To be done
Repeat exactly the lines from the one containing "const tastingBowl = new THREE.Group();" through the one containing "obj.matrix_parent_inverse = Matrix.Identity(4)", both lines included, please, without any other lines.

Data lines
########

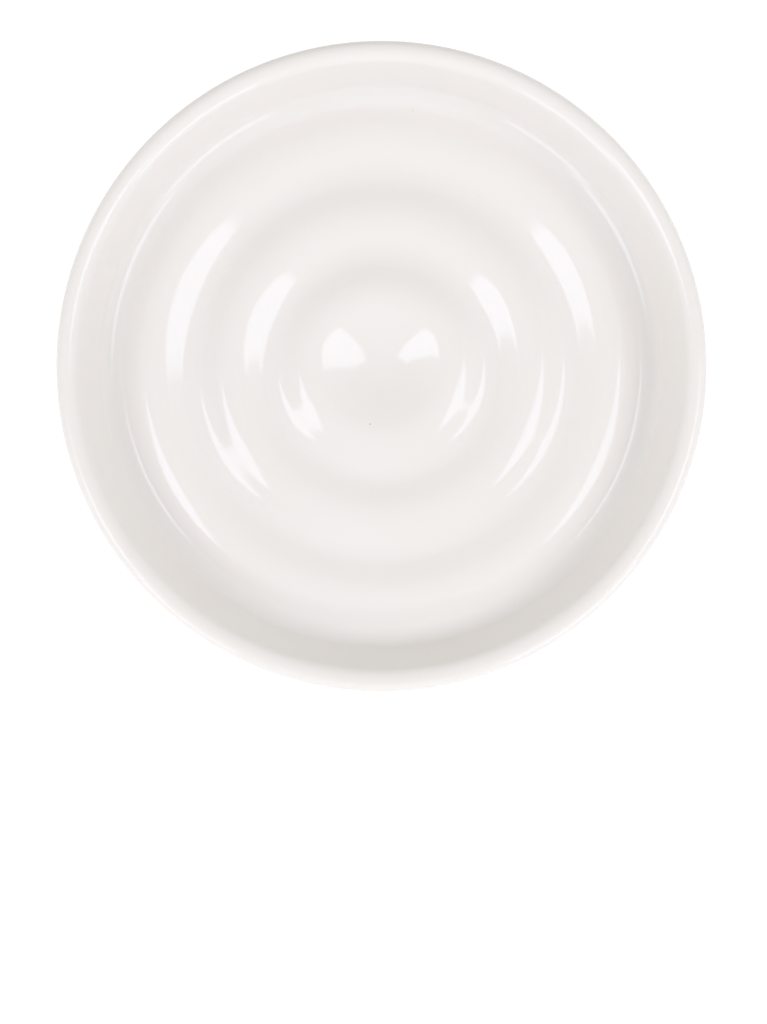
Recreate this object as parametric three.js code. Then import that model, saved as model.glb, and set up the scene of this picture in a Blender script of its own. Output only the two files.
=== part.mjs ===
// Porcelain tasting bowl with three raised ripple rings on its floor.
// It is formed, glazed and fired as one piece, so its layers are the fired porcelain, which stands on
// a bare foot ring, the clear glaze over its inside, lip and outside, and the glaze in its foot well.
// Millimetres, +Z up. The origin is the centre of the face that the bowl stands on.

import * as THREE from 'three';

// Driving dimensions, over the glaze.
const rimDiameter = 120;
const rimHeight = 25;
const glazeThickness = 0.3;
const turnSteps = 48;

// Lip, seen in section: a wide round on the inside and a tighter one on the outside.
const lipOutsideRound = 1.6;
const lipInsideRound = 2.7;

// Floor: a shallow dimple, then the ripple rings, whose crests sink a little towards the wall.
const dimpleRound = 17.9;
const dimpleDepth = 2.9;
const rippleCount = 3;
const firstCrestRadius = 13.1;
const ripplePitch = 14.74;
const troughOffset = 7.52;
const rippleDepth = 2;
const crestRound = 8.4;
const troughRound = 5.7;
const lastCrestHeight = 14.7;
const crestFall = 0.3;

// Channel between the last ripple and the wall, and the rounder fall of the last crest into it.
const lastCrestRound = 7.2;
const channelRadius = 49.2;
const channelRound = 3.4;
const channelDepth = 2;

// Outside of the base, the bare foot ring and the well inside it.
const standingRadius = 48.9;
const baseRound = 6.7;
const footWidth = 2.9;
const footInsideRound = 1;
const wellHeight = 7.2;
const wellSideDraft = 20;
const wellCornerRound = 3;
const outsideGlazeLine = -148;
const insideGlazeLine = -222;

const radians = THREE.MathUtils.degToRad;

// A round is one circle of the section. Walking outwards along the section, a convex round (side 1)
// lies on the right, inside the porcelain, and a concave one (side -1) lies on the left, in the air.
function convex(radius, topHeight, round, steps) {
  return { center: [radius, topHeight - round], round, side: 1, steps };
}

function concave(radius, bottomHeight, round, steps) {
  return { center: [radius, bottomHeight + round], round, side: -1, steps };
}

// Direction of the straight line that leaves round a and meets round b, touching both.
function tangentAngle(a, b, before) {
  const across = b.center[0] - a.center[0];
  const up = b.center[1] - a.center[1];
  const offset = b.side * b.round - a.side * a.round;
  const ratio = THREE.MathUtils.clamp(offset / Math.hypot(across, up), -1, 1);
  let angle = Math.atan2(up, across) + Math.asin(ratio);
  while (a.side * (angle - before) > 1e-6) angle -= a.side * 2 * Math.PI;
  while (a.side * (before - angle) > 2 * Math.PI - 1e-6) angle += a.side * 2 * Math.PI;
  return angle;
}

// Section line pulled taut past its rounds, like a belt past pulleys. The line starts and ends with the
// given directions, and grow moves it out into the air by that much.
function belt(rounds, startAngle, endAngle, grow = 0) {
  const points = [];
  let arriving = startAngle;
  rounds.forEach((item, index) => {
    const next = rounds[index + 1];
    const leaving = next ? tangentAngle(item, next, arriving) : endAngle;
    const reach = item.round * item.side + grow;
    for (let step = 0; step <= item.steps; step += 1) {
      const angle = THREE.MathUtils.lerp(arriving, leaving, step / item.steps);
      const radius = item.center[0] - reach * Math.sin(angle);
      const height = item.center[1] + reach * Math.cos(angle);
      points.push(new THREE.Vector2(radius, height));
    }
    arriving = leaving;
  });
  return points;
}

// The same section line carried in to the axis at the height of its given end.
function fromAxis(points) {
  return [new THREE.Vector2(0, points[0].y), ...points];
}

function toAxis(points) {
  return [...points, new THREE.Vector2(0, points[points.length - 1].y)];
}

// Rounds of the fired porcelain, each glaze thickness inside the finished size.
const bodyRimRadius = rimDiameter / 2 - lipOutsideRound;
const bodyRimHeight = rimHeight - glazeThickness;

function floorRounds() {
  const firstCrestHeight = lastCrestHeight + (rippleCount - 1) * crestFall - glazeThickness;
  const dimpleBottom = firstCrestHeight - dimpleDepth;
  const rounds = [concave(0, dimpleBottom, dimpleRound + glazeThickness, 3)];
  for (let ring = 0; ring < rippleCount; ring += 1) {
    const radius = firstCrestRadius + ring * ripplePitch;
    const crest = firstCrestHeight - ring * crestFall;
    if (ring < rippleCount - 1) {
      rounds.push(convex(radius, crest, crestRound - glazeThickness, 3));
      rounds.push(concave(radius + troughOffset, crest - rippleDepth, troughRound + glazeThickness, 3));
    } else {
      rounds.push(convex(radius, crest, crestRound - glazeThickness, 2));
      rounds.push(convex(radius, crest, lastCrestRound - glazeThickness, 2));
    }
  }
  const channelBottom = lastCrestHeight - channelDepth - glazeThickness;
  rounds.push(concave(channelRadius, channelBottom, channelRound + glazeThickness, 5));
  return rounds;
}

const lipInside = convex(bodyRimRadius, bodyRimHeight, lipInsideRound - glazeThickness, 4);
const lipOutside = convex(bodyRimRadius, bodyRimHeight, lipOutsideRound - glazeThickness, 5);
const base = { center: [standingRadius, baseRound], round: baseRound, side: 1, steps: 5 };
const footInside = {
  center: [standingRadius - footWidth, footInsideRound],
  round: footInsideRound,
  side: 1,
  steps: 2,
};

// The corner of the well is placed so that the well's side has its draft.
function wellCorner() {
  const draft = radians(wellSideDraft);
  const height = wellHeight - wellCornerRound;
  const climb = height - footInside.center[1];
  const reach = (wellCornerRound + footInsideRound) / Math.cos(draft);
  const radius = footInside.center[0] - climb * Math.tan(draft) - reach;
  return { center: [radius, height], round: wellCornerRound, side: -1, steps: 3 };
}

const glazedRounds = [...floorRounds(), lipInside, lipOutside, base];
const bareRounds = [{ ...base, steps: 2 }, footInside];
const wellRounds = [footInside, wellCorner()];

const glazedLine = fromAxis(belt(glazedRounds, 0, radians(outsideGlazeLine)));
const bareLine = belt(bareRounds, radians(outsideGlazeLine), radians(insideGlazeLine));
const wellLine = toAxis(belt(wellRounds, radians(insideGlazeLine), radians(-180)));

const glazeLine = fromAxis(belt(glazedRounds, 0, radians(outsideGlazeLine), glazeThickness));
const wellGlazeLine = toAxis(belt(wellRounds, radians(insideGlazeLine), radians(-180), glazeThickness));

// Each section is turned about the bowl's upright axis.
function turned(name, section, material) {
  const outline = section.filter((point, index) => {
    return index === 0 || point.distanceTo(section[index - 1]) > 1e-4;
  });
  const geometry = new THREE.LatheGeometry(outline.reverse(), turnSteps);
  geometry.rotateX(Math.PI / 2);
  const mesh = new THREE.Mesh(geometry, material);
  mesh.name = name;
  return mesh;
}

const firedPorcelain = new THREE.MeshStandardMaterial({ color: 0xe9e4dc, roughness: 0.75, metalness: 0 });
const clearGlaze = new THREE.MeshStandardMaterial({ color: 0xf1eeea, roughness: 0.06, metalness: 0 });
const wellGlaze = new THREE.MeshStandardMaterial({ color: 0xefece7, roughness: 0.12, metalness: 0 });

function porcelainBody() {
  return turned('porcelain_body', [...glazedLine, ...bareLine, ...wellLine], firedPorcelain);
}

function glazeCoat() {
  return turned('glaze_coat', [...glazeLine, ...[...glazedLine].reverse()], clearGlaze);
}

function footWellGlaze() {
  return turned('foot_well_glaze', [...[...wellLine].reverse(), ...wellGlazeLine], wellGlaze);
}

const tastingBowl = new THREE.Group();
tastingBowl.name = 'tasting_bowl';
tastingBowl.add(porcelainBody(), glazeCoat(), footWellGlaze());

export default tastingBowl;
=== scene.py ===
import math

import bpy
import numpy as np
from mathutils import Matrix, Vector


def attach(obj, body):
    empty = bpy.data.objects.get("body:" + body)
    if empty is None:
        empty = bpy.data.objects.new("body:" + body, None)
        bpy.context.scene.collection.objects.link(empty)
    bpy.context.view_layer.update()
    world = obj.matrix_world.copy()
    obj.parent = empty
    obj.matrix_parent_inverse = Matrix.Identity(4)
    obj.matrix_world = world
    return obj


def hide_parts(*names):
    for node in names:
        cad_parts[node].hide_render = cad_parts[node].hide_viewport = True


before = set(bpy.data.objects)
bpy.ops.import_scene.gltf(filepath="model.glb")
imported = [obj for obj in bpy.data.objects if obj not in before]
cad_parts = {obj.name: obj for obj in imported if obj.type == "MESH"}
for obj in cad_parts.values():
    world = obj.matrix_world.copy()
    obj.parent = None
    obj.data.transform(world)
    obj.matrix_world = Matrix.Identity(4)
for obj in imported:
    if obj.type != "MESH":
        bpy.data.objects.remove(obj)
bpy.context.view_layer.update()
print("frame loaded:", ", ".join(sorted(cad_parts)))

mm = 0.001
scene = bpy.context.scene


# Section of the bowl

bowlSection = {                 # millimetres and degrees
    "rimDiameter": 120,
    "rimHeight": 25,
    "glazeThickness": 0.3,
    "lipOutsideRound": 1.6,
    "lipInsideRound": 2.7,
    "dimpleRound": 17.9,
    "dimpleDepth": 2.9,
    "rippleCount": 3,
    "firstCrestRadius": 13.1,
    "ripplePitch": 14.74,
    "troughOffset": 7.52,       # from a crest out to the next trough
    "rippleDepth": 2,
    "crestRound": 8.4,
    "troughRound": 5.7,
    "lastCrestHeight": 14.7,
    "lastCrestRound": 7.2,      # of the last crest's outer side
    "crestFall": 0.3,           # from each crest to the next one out
    "channelRadius": 49.2,
    "channelRound": 3.4,
    "channelDepth": 2,          # below the last crest
    "standingRadius": 48.9,     # outer edge of the flat bare ring
    "baseRound": 6.7,
    "footWidth": 2.9,           # of the flat bare ring
    "footInsideRound": 1,
    "wellHeight": 7.2,
    "wellSideDraft": 20,
    "wellCornerRound": 3,
    "outsideGlazeLine": -148,   # direction of the section where the outer glaze ends, on the base round
    "insideGlazeLine": -222,    # direction where the well's glaze starts, on the foot's inside round
    "glazeEdgeWidth": 0.9,      # the glaze thins to nothing over this width at its edge
}

surfaceGrid = {
    "turns": 256,
    "longestStep": 0.72,        # mm along a straight part of the section
    "bendStep": 4.5,            # degrees that the section may bend from one row to the next
    "roundStep": 0.25,          # degrees between the points of a round before the rows are spread
    "hiddenCoarseness": 5,      # rows are this much further apart where glaze and clay touch
    "samePoint": 1e-5,          # mm, points nearer than this are one
}


def convex(radius, top, rounding):
    # A round of the section with its centre inside the porcelain, as the radius and height of its
    # centre, the round itself and its side.
    return (radius, top - rounding, rounding, 1)


def concave(radius, bottom, rounding):
    # A round of the section with its centre in the air.
    return (radius, bottom + rounding, rounding, -1)


def tangentAngle(first, second, before):
    # The line that touches both rounds runs at the angle between their centres, plus the arcsine of
    # the difference of their signed rounds over the distance of their centres.
    radius, height, rounding, side = first
    nextRadius, nextHeight, nextRounding, nextSide = second
    across, up = nextRadius - radius, nextHeight - height
    offset = nextSide * nextRounding - side * rounding
    angle = math.atan2(up, across) + math.asin(max(-1, min(1, offset / math.hypot(across, up))))
    # The line turns clockwise past a convex round and the other way past a concave one.
    turn, slack = 2 * math.pi, 1e-6
    while side * (angle - before) > slack:
        angle -= side * turn
    while side * (before - angle) > turn - slack:
        angle += side * turn
    return angle


def pulledLine(rounds, startAngle, endAngle):
    # The section line pulled taut past its rounds, as rows of radius, height and direction.
    # A point of a round is its centre plus its signed round times (-sin, cos) of the line's direction.
    rows = []
    arriving = startAngle
    roundStep = math.radians(surfaceGrid["roundStep"])
    for index, (radius, height, rounding, side) in enumerate(rounds):
        last = index == len(rounds) - 1
        leaving = endAngle if last else tangentAngle(rounds[index], rounds[index + 1], arriving)
        count = max(2, int(abs(leaving - arriving) / roundStep))
        angle = np.linspace(arriving, leaving, count)
        reach = rounding * side
        rows.append(np.stack([radius - reach * np.sin(angle), height + reach * np.cos(angle), angle], 1))
        arriving = leaving
    return np.concatenate(rows)


def stepLengths(line):
    # Distance from each point of a line to the next.
    return np.hypot(*np.diff(line[:, :2], axis=0).T)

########

Output below
const tastingBowl = new THREE.Group();
tastingBowl.name = 'tasting_bowl';
tastingBowl.add(porcelainBody(), glazeCoat(), footWellGlaze());

export default tastingBowl;
=== scene.py ===
import math

import bpy
import numpy as np
from mathutils import Matrix, Vector


def attach(obj, body):
    empty = bpy.data.objects.get("body:" + body)
    if empty is None:
        empty = bpy.data.objects.new("body:" + body, None)
        bpy.context.scene.collection.objects.link(empty)
    bpy.context.view_layer.update()
    world = obj.matrix_world.copy()
    obj.parent = empty
    obj.matrix_parent_inverse = Matrix.Identity(4)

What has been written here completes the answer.